A subquery is a query nested inside another query. In this case, you can use a subquery in the WHERE clause of the UPDATE statement to select the CODIGO values you want to use for filtering. This approach can be more concise than using a temporary table or a join, but it's important to consider performance implications.

Steps to Implement the Subquery Approach:

  1. Update the Main Table Using a Subquery: Use an UPDATE statement with a subquery in the WHERE clause.

    UPDATE dbo.CENT_DB
    SET ELIMINADO = 1
    WHERE CODIGO IN (SELECT CODIGO FROM dbo.CodigosToDelete);
    

    This UPDATE statement uses a subquery (SELECT CODIGO FROM dbo.CodigosToDelete) to retrieve the CODIGO values from the dbo.CodigosToDelete table. It sets the ELIMINADO column to 1 for all rows in dbo.CENT_DB where the CODIGO value is present in the result set of the subquery.

Advantages of Using a Subquery:

  • Concise: Subqueries can make the code more concise and easier to read, especially for simple filtering scenarios.
  • Self-Contained: The subquery encapsulates the filtering logic within the UPDATE statement.

Disadvantages of Using a Subquery:

  • Performance: Subqueries can sometimes be less efficient than joins, especially for large tables. The database engine may need to execute the subquery multiple times, which can impact performance.
  • Readability: For complex filtering scenarios, subqueries can become difficult to understand and maintain.

Best Practices for Updating Columns

Updating columns based on values in another column is a fundamental database operation, but it's crucial to follow best practices to ensure data integrity, performance, and maintainability. Here are some key recommendations:

  1. Always Use a WHERE Clause: Never run an UPDATE statement without a WHERE clause unless you intend to update every row in the table. Omitting the WHERE clause can lead to accidental data corruption and significant problems.

  2. Test Your Updates: Before running an UPDATE statement on a production database, always test it on a development or staging environment. Verify that the update affects the correct rows and produces the expected results. You can use a SELECT statement with the same WHERE clause to preview the rows that will be updated.

    SELECT *
    FROM dbo.CENT_DB
    WHERE CODIGO IN ('3370', '5241', ...);
    
  3. Use Transactions: Enclose your UPDATE statements within a transaction to ensure atomicity. If an error occurs during the update process, the transaction can be rolled back, reverting the changes and preserving data consistency.

    BEGIN TRANSACTION;
    
    UPDATE dbo.CENT_DB
    SET ELIMINADO = 1
    WHERE CODIGO IN ('3370', '5241', ...);
    
    -- If everything is successful, commit the transaction
    COMMIT TRANSACTION;
    
    -- If there is an error, rollback the transaction
    -- ROLLBACK TRANSACTION;
    
  4. Index Relevant Columns: Ensure that the columns used in the WHERE clause and JOIN conditions are properly indexed. Indexes can significantly improve the performance of UPDATE statements, especially for large tables.

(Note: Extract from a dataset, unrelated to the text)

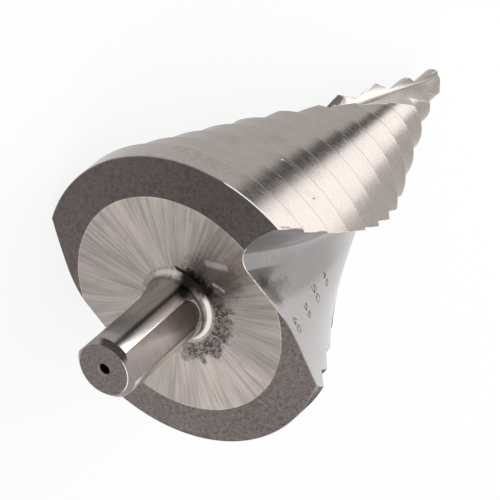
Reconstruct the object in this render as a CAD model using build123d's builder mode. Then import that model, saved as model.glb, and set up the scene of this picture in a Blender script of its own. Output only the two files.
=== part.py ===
"""Step drill with two spiral flutes, lying on a floor as it comes to rest."""
from math import cos, hypot, radians, sin, tan
import os

from build123d import *

# The drill's own axes: Z runs from shank to tip, and zero is the rear rim of the head.
# The first land's cutting edge starts on +X. All sizes are in millimetres and degrees.

# Head and its steps
head_diameter = 60.0
step_drop = 5.0
step_count = 11
pilot_diameter = 6.5
head_length = 89.5
first_rim = 4.8
pilot_length = 9.7
shoulder_angle = 45.0
point_angle = 118.0

# Lands: how far each one is ground off centre, and how far its grinding runs past the lip
least_relief = 0.9
relief_growth = 0.011
grinding_lead = 1.0

# Flutes, drawn full size at the rear rim
flute_count = 2
base_twist = 1.03
tip_tightening = 0.79
tightening_onset = 2.5
rake_hollow = 0.65
rake_length = 9.0
root_distance = 18.45
root_start = 3.26
trailing_bend = (18.15, 10.5)
heel_start = (16.5, 17.6)
pilot_web = 2.4
tip_opening = 42.0
opening_onset = 5.0
flute_stations = 11
flute_overrun = 4.0
flute_reach = 3.2

# Rear face: a ground disc, and a rim that falls away from it
disc_diameter = 43.0
disc_rise = 1.5

# Shank
shank_diameter = 12.0
shank_length = 23.6
shank_chamfer = 1.0
chamfer_crown = 0.05
shank_fillet = 1.7
flat_count = 3
flat_depth = 0.75
flat_turn = 28.0
flat_stop = 1.9
flat_end_radius = 3.4
centre_diameter = 1.9
centre_depth = 4.5
centre_sink = 0.3

# Cutting shapes run this far past the metal
overcut = 2.0

# Rest: the angle that faces down, and how far the tip dips
rest_turn = 232.24
rest_dip = 14.64

head_radius = head_diameter / 2
pilot_radius = pilot_diameter / 2
shank_radius = shank_diameter / 2
disc_radius = disc_diameter / 2
shank_end = -disc_rise - shank_length
flat_distance = shank_radius - flat_depth
rim_pitch = (head_length - first_rim - pilot_length) / (step_count - 1)

step_radii = [head_radius - step_drop / 2 * step for step in range(step_count)] + [pilot_radius]
step_rims = [first_rim + rim_pitch * step for step in range(step_count)] + [head_length]
shoulders = [
    (step_radii[step] - step_radii[step + 1]) / tan(radians(shoulder_angle))
    for step in range(step_count)
]
step_starts = [-disc_rise] + [step_rims[step] + shoulders[step] for step in range(step_count)]


def twist(height):
    """Angle of the cutting edge at a height; the lead tightens towards the tip."""
    tightening = tip_tightening * max(height / head_length, 0) ** tightening_onset
    return base_twist * height * (1 + tightening)


def across(height, turn):
    """Plane square to the drill's axis, turned with the flutes."""
    return Plane.XY.offset(height).rotated((0, 0, turn))


def relief(radius):
    return least_relief + relief_growth * radius


def land_section(height, radius, turn):
    """Both lands in section: each is an arc about a centre on the far side of the axis."""
    ground_radius = hypot(radius, relief(radius))
    with BuildSketch(across(height, turn + grinding_lead)) as section:
        with Locations((0, relief(radius))):
            Circle(ground_radius)
        with Locations((0, -relief(radius))):
            Circle(ground_radius, mode=Mode.INTERSECT)
    return section.sketch


def flute_section(height):
    """One flute in section: hollow rake face, round root, trailing face up to the heel.

    Towards the tip the trailing face leans back about the root, which opens the flute.
    """
    size = 1 + height / head_length * (pilot_web / 2 / root_distance - 1)
    opening = tip_opening * max(height / head_length, 0) ** opening_onset
    lip = Vector(head_radius, 0) * size
    hollow = Vector(head_radius - rake_length / 2, -rake_hollow) * size
    rake_end = Vector(head_radius - rake_length, 0) * size
    root = Vector(root_distance, root_start) * size
    bend = root + (Vector(*trailing_bend) * size - root).rotate(Axis.Z, opening)
    heel_end = root + (Vector(*heel_start) * size - root).rotate(Axis.Z, opening)
    reach = head_radius * flute_reach * size
    outside = Vector(reach, 0)
    with BuildSketch(across(height, twist(height))) as section:
        with BuildLine():
            Line(outside, lip)
            rake = ThreePointArc(lip, hollow, rake_end)
            TangentArc(rake_end, root, tangent=rake % 1)
            floor = Line(root, bend)
            heel = TangentArc(bend, heel_end, tangent=floor % 1)
            beyond = Line(heel @ 1, heel @ 1 + (heel % 1) * reach)
            Polyline(beyond @ 1, (0, reach), outside)
        make_face()
    return section.sketch


with BuildPart() as steps:
    for radius, start, rim in zip(step_radii, step_starts, step_rims):
        extrude(land_section(start, radius, twist(rim)), amount=rim - start)
    for step in range(step_count):
        rim = step_rims[step]
        next_rim = step_rims[step + 1]
        lower = land_section(rim, step_radii[step], twist(rim))
        upper = land_section(step_starts[step + 1], step_radii[step + 1], twist(next_rim))
        loft([lower, upper], ruled=True)

with BuildPart() as flute:
    spacing = (head_length + 2 * flute_overrun) / (flute_stations - 1)
    heights = [station * spacing - flute_overrun for station in range(flute_stations)]
    loft([flute_section(height) for height in heights])

with BuildPart() as turned_away:
    # metal outside the drill point, and outside the rear face with its sloping rim
    with BuildSketch(Plane.XZ):
        clear = head_radius + overcut
        point_foot = head_length - clear / tan(radians(point_angle / 2))
        with BuildLine():
            Polyline((0, head_length), (clear, point_foot), (clear, head_length), close=True)
        make_face()
        with BuildLine():
            Polyline((disc_radius, -disc_rise), (head_radius, 0), (clear, 0), (clear, -disc_rise), close=True)
        make_face()
    revolve(axis=Axis.Z)

with BuildPart() as flat_cutter:
    # a flat runs from the shank's end to a round stop near the head
    with BuildSketch(Plane(origin=(flat_distance, 0, 0), x_dir=(0, 0, 1), z_dir=(1, 0, 0))):
        stop_centre = -disc_rise - flat_stop - flat_end_radius
        with Locations((stop_centre, 0)):
            Circle(flat_end_radius)
            flat_run = stop_centre - shank_end + overcut
            Rectangle(flat_run, 2 * flat_end_radius, align=(Align.MAX, Align.CENTER))
    extrude(amount=shank_radius)

with BuildPart() as shank:
    with BuildSketch(Plane.XZ):
        with BuildLine():
            end_face = Line((0, shank_end), (shank_radius - shank_chamfer, shank_end))
            side_start = (shank_radius, shank_end + shank_chamfer)
            bevel = SagittaArc(end_face @ 1, side_start, -chamfer_crown)
            side = Line(bevel @ 1, (shank_radius, -disc_rise - shank_fillet))
            flare = TangentArc(side @ 1, (shank_radius + shank_fillet, -disc_rise), tangent=side % 1)
            Polyline(flare @ 1, (0, -disc_rise), (0, shank_end))
        make_face()
    revolve(axis=Axis.Z)
    with PolarLocations(0, flat_count, start_angle=flat_turn):
        add(flat_cutter.part, mode=Mode.SUBTRACT)
    with Locations(Plane(origin=(0, 0, shank_end), z_dir=(0, 0, -1))):
        CounterSinkHole(centre_diameter / 2, centre_diameter / 2 + centre_sink, centre_depth)

with BuildPart() as drill:
    add(steps.part)
    add(turned_away.part, mode=Mode.SUBTRACT)
    with PolarLocations(0, flute_count):
        add(flute.part, mode=Mode.SUBTRACT)
    add(shank.part)

# At rest the drill lies over one flute, on the heel at the rear rim and on two step corners.
dip = radians(rest_dip)
turn = radians(rest_turn)
ahead = Vector(cos(dip), 0, -sin(dip))
down = Vector(-sin(dip), 0, -cos(dip))
land_direction = down * cos(turn) - ahead.cross(down) * sin(turn)
resting = Plane(origin=(0, 0, 0), x_dir=land_direction, z_dir=ahead)

with BuildPart(resting) as lying:
    add(drill.part)

box = lying.part.bounding_box()
with BuildPart() as step_drill:
    with Locations((-box.center().X, -box.center().Y, -box.min.Z)):
        add(lying.part)

step_drill.part.label = "step_drill"
os.makedirs("parts", exist_ok=True)
export_step(step_drill.part, "parts/step_drill.step")
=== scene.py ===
"""Looks for the step drill: ground and polished steel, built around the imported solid."""

import bmesh
import bpy
from math import atan2, ceil, cos, hypot, pi, radians, sin, sqrt, tan
from mathutils import Matrix, Vector, bvhtree
from mathutils.geometry import delaunay_2d_cdt


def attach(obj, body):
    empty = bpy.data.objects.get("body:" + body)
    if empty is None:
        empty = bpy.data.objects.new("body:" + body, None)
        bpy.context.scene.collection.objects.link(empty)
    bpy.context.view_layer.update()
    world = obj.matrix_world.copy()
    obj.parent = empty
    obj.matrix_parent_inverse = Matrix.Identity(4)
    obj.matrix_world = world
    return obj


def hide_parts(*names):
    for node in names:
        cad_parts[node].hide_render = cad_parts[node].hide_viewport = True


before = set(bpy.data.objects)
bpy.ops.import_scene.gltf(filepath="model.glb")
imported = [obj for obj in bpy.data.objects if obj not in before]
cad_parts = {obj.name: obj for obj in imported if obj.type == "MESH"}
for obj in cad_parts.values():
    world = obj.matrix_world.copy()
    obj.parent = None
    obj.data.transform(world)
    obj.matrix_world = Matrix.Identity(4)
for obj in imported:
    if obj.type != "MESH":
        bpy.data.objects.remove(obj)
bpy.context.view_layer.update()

# The drill's own axes: Z from shank to tip, zero at the head's rear rim, X through the first lip.
# Its sizes are in millimetres, and twists and land turns are in degrees.
MM = 0.001
REST_TURN = radians(232.24)
REST_DIP = radians(14.64)
DRILL_ZERO = Vector((-30.5227, 0.0, 27.5752))
ahead = Vector((cos(REST_DIP), 0, -sin(REST_DIP)))
down = Vector((-sin(REST_DIP), 0, -cos(REST_DIP)))
across_x = down * cos(REST_TURN) - ahead.cross(down) * sin(REST_TURN)
across_y = ahead.cross(across_x)
AXES = Matrix((across_x, across_y, ahead)).transposed()
PLACE = Matrix.Translation(DRILL_ZERO * MM) @ AXES.to_4x4()

# Camera: its turn and shift from the drill's axes, and its focal length in the photo's pixels
CAMERA_TURN = Vector((-2.5108, -0.8599, -1.0278))
CAMERA_SHIFT = Vector((-11.8876, -8.9403, -737.797))
FOCAL_PIXELS = 4159.13
PHOTO_PIXELS = 500
SENSOR_WIDTH = 36
CLIP_RANGE = (0.05, 20)

# Head
HEAD_LENGTH = 89.5
HEAD_RADIUS = 30.0
PILOT_RADIUS = 3.25
STEP_COUNT = 11
STEP_DROP = 2.5
FIRST_RIM = 4.8
RIM_PITCH = 7.5
RIMS = [FIRST_RIM + RIM_PITCH * step for step in range(STEP_COUNT)]
RADII = [HEAD_RADIUS - STEP_DROP * step for step in range(STEP_COUNT)] + [PILOT_RADIUS]
STARTS = [0.0] + [RIMS[step] + RADII[step] - RADII[step + 1] for step in range(STEP_COUNT)]
RIMS.append(HEAD_LENGTH)
GRINDING_LEAD = 1.0
DISC_RADIUS = 21.5
DISC_RISE = 1.5
POINT_HALF = radians(59)
POINT_FOOT = HEAD_LENGTH - PILOT_RADIUS / tan(POINT_HALF)

# Twist in degrees a millimetre; its growth and the flute's opening set in towards the tip
BASE_TWIST = 1.03
TIP_TIGHTENING = 0.79
TIGHTENING_ONSET = 2.5
TIP_OPENING = 42
OPENING_ONSET = 5

# How far off centre the lands are ground, at no radius and for each millimetre of it
LEAST_RELIEF = 0.9
RELIEF_GROWTH = 0.011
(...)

  5. Consider Performance Implications: Choose the most efficient approach for your specific scenario. Temporary tables and joins are often more performant than long IN clauses or complex subqueries, but it's essential to test different approaches and measure their performance.

  6. Monitor and Optimize: Regularly monitor the performance of your UPDATE statements and optimize them as needed. Use database profiling tools to identify bottlenecks and areas for improvement.

  7. Document Your Code: Add comments to your SQL code to explain the purpose of the UPDATE statements and the logic behind the filtering conditions. This will make your code easier to understand and maintain.

Potential Pitfalls and How to Avoid Them

Updating columns based on values in another column is a powerful technique, but it's essential to be aware of potential pitfalls and take steps to avoid them. Here are some common issues and how to address them:

  1. Accidental Updates: As mentioned earlier, omitting the WHERE clause can lead to accidental updates of all rows in the table. Always double-check your UPDATE statements to ensure they have a WHERE clause that accurately filters the rows you want to modify.

  2. Deadlocks: Deadlocks can occur when multiple transactions are trying to update the same rows simultaneously. To minimize the risk of deadlocks, try to keep transactions short and update rows in a consistent order.

  3. Locking: UPDATE statements acquire locks on the rows they modify, which can block other transactions from accessing those rows. Long-running UPDATE statements can lead to contention and performance problems. Try to break large updates into smaller batches and consider using optimistic locking techniques if appropriate.

  4. Data Type Mismatches: Ensure that the data types of the columns you're comparing in the WHERE clause and JOIN conditions are compatible. Data type mismatches can lead to unexpected results or errors.

  5. Null Values: Be mindful of null values when using WHERE clauses and JOIN conditions. Null values can behave unexpectedly, especially when using operators like = and <>. Use the IS NULL and IS NOT NULL operators to explicitly handle null values.

Conclusion

Updating a column's values based on the values in another column is a fundamental SQL task with various approaches and considerations. In this article, we explored the basic UPDATE statement, the limitations of long IN clauses, and alternative methods like using temporary tables, joining with another table, and using subqueries. We also discussed best practices for updating columns, potential pitfalls, and how to avoid them. By understanding these concepts and techniques, you can confidently and efficiently perform data manipulation tasks in your SQL databases, ensuring data integrity, performance, and maintainability.

Remember to always test your updates, use transactions, index relevant columns, and monitor performance. By following these guidelines, you can effectively manage your data and build robust database applications.